Here is a thought for the people who just want the structural rigidity and do'nt necessarily need the cage. syborg tt was talking about his truck where they used liquid steel to fill in voids to make it more rigid and it reminded me of a article I read where racers in japan were using a two part spray foam insulation and putting in cavities in their cars to stiffen the chassis. Maybe this would solve some of the problems by just using the spray foam like the liquid steel.

This is an industrial spray foam and is like a two part that is mixed when it is sprayed not the stuff you buy in a can at Wal-Mart.

conekiller13
12-02-2008, 11:56 AM
I did the spray foam trick with My Chevelle about six years ago. I can't say I felt any change in structural rigidity however it make a noticable difference in sound deadening with minimal weight gain. I put in dead areas in between panels, like below the C-pillar, inside the brace below the B-pillar area and some of the kick panel area. I noticed a decrease in "drone" noise when on the highway.

One thing I don't know if it has been mentioned already but I believe it to be fairly importaint in any vehicle with a cage is to improve how the seats mount. Found small bolts through sheet metal wont be enough to hold your strapped in but in place when the rest of the car is no longer flexing or crumpling. If your seat tears loose a big headache will follow.

RECOVERY ROOM
12-03-2008, 06:15 PM
haha.. well just wear a helment around town:thumbsup:

Pull up next to a cop at a stop light and give him a thumbs up with a helmet on!

Pony Exp.305
12-20-2008, 05:40 PM
Yes, I have been seen that vehicles with bigger hp w/o roll cage, :wow: I would paranoid while driving on bigger HP:drive W/O roll cage: :drive: .
Good topic
it can't be that safe driving a 600hp car without one. Iv seen many cars with over 600 without a cage.
Some people say it will save you if you get tboned God forbid

JohnC
12-26-2008, 10:51 AM
I was also going to use a 4pt roll cage with removeable crossbar. The main reason was to be able to be able to have the shoulder harnesses mount to the crossbar when the crossbar is in for track and just use the lap belt part of the camlock harness when I still want to use the back seat (and still HAVE a backseat).

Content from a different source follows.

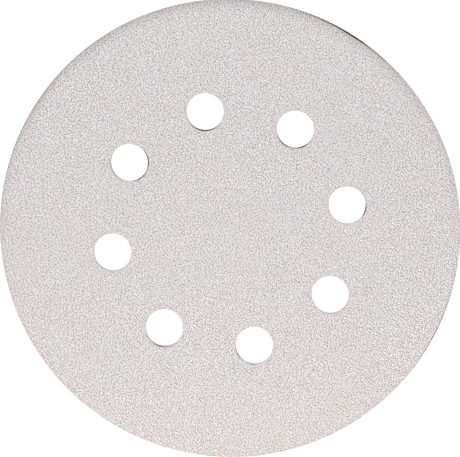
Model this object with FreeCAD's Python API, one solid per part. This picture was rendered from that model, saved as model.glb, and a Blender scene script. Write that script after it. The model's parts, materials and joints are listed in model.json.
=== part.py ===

Does anyone understand my way of thinking here?

When your car will be half street use and half track use, it is an option.

And while I am at it, anyone have a recommended manufacturer of
a chromoly cage for E-bodies??? (Cuda/Challenger)

Thanks

71dusterjon
12-30-2008, 10:32 PM
this is my first car i'm rebuilding and putting a 4pt roll bar in but i wouldn't feel safe with a roll bar that isn't welded together. having bolts to hold pieces or a piece of roll bar in place seems sketchy due to if that bolt was to break, there could be some serious consequences. if you do put a bolt i would atleast put to bolts at each location so if one fails you still have a back up.

SDMAN
12-31-2008, 07:52 AM
Ive driven street cars with cages. A legal to 10 seconds cage, if done right, can almost be like having no cage at all. Just takes the right parts and a well thought out install.
My current project will be way faster than 10 seconds. So I had an 8.50 legal setup installed. We are just finishing it up, and while its a bit more intrusive, my installer did a top rate job of keeping it out of the way (as much as possible) as well as making it safe for the speeds planned. Lots of work getting everything to fit together. When you cut the floor out of the car (to channel it over an aftermarket frame) NHRA rules require a bunch more work to make it legal. But the majority of the extra work is under the floor.
There are 3 things about street car cages that can cause problems. First is a crappy design/install that places the tubes in such a way that you are constantly banging some part of your body against them. A well designed cage will minimize this. Second is the cross bar. It can make it impossible to use the rear seat. Alston has some very nice hardware that makes a removeable cross bar possible. Lastly are the door bars. Lots of people use swing outs. I used them. Once. Rattled, PITA to open when in the seat, etc. This time we put removeable door bars in using the same Alston parts. If your not racing, you can leave the cross bar and door bars at home.